Davis did veto a related bill by state Senator John Vasconcellos (D-San Jose). It would have collected data on school conditions to gauge students’ opportunity to learn. The veto arrived five days after Davis’ recall. “A perfect epitaph for the so-called education governor,” said Eliasberg.
The entire matterwill be an early test for Schwarzenegger, who criticized Davis’ record, but could pick up right where Davis left off.
“We are encouraged by the ruling,” said Schwarzenegger spokeswoman Karen Hanretty, “and we hope that gives the parties the opportunity to once again resolve this case.” It’s hard to see support for the ACLU position in that terse comment. For what it’s worth, a senior O’Melveny partner, Charles Diamond, is part of Schwarzenegger’s transition team. Diamond was among a handful of O’Melveny attorneys who provided counsel to recall initiator Ted Costa. Diamond and the other attorneys have acted on their own, without the firm’s involvement, said O’Melveny’s Virjee. In addition, Schwarzenegger’s incoming secretary of legal affairs is a former top deputy of the state attorney general, whose office also has opposed the ACLU suit.

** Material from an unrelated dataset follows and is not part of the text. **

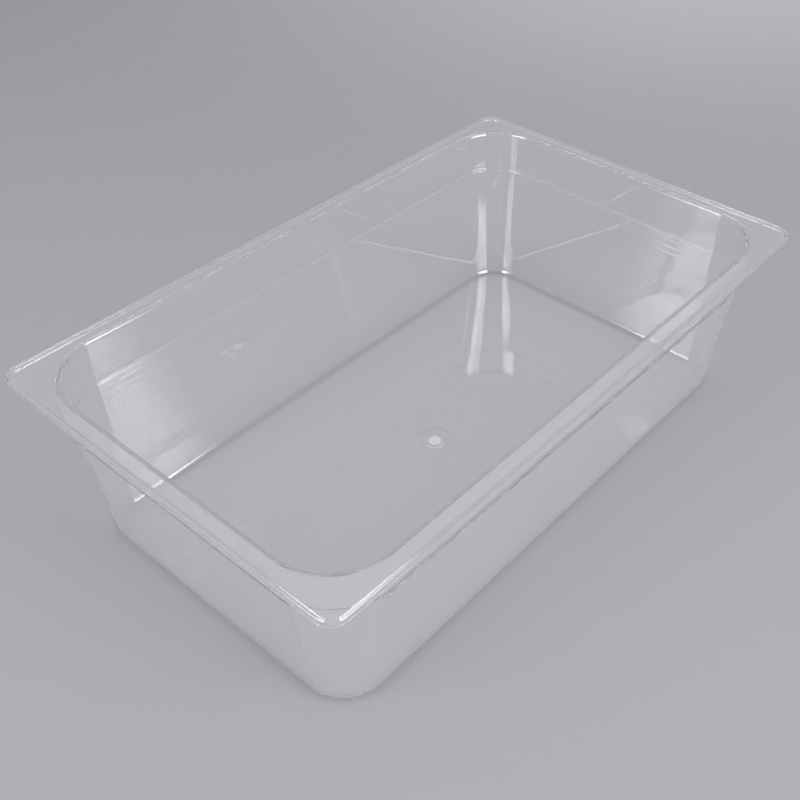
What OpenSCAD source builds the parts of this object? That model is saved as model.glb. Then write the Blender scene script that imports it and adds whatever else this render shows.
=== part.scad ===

Still, there’s some indication of backdoor contacts between the new administration and the advocates. Eliasberg sees a potential opening both with the new governor and his education secretary, former Los Angeles mayor Richard Riordan. “The Davis attitude was just, ‘Let’s test all the kids, and that will make them better,’” said Eliasberg, “while Schwarzenegger the candidate actually talked about the lawsuit during the debate. And Riordan says his primary mission in life is to make sure poor kids are educated properly.”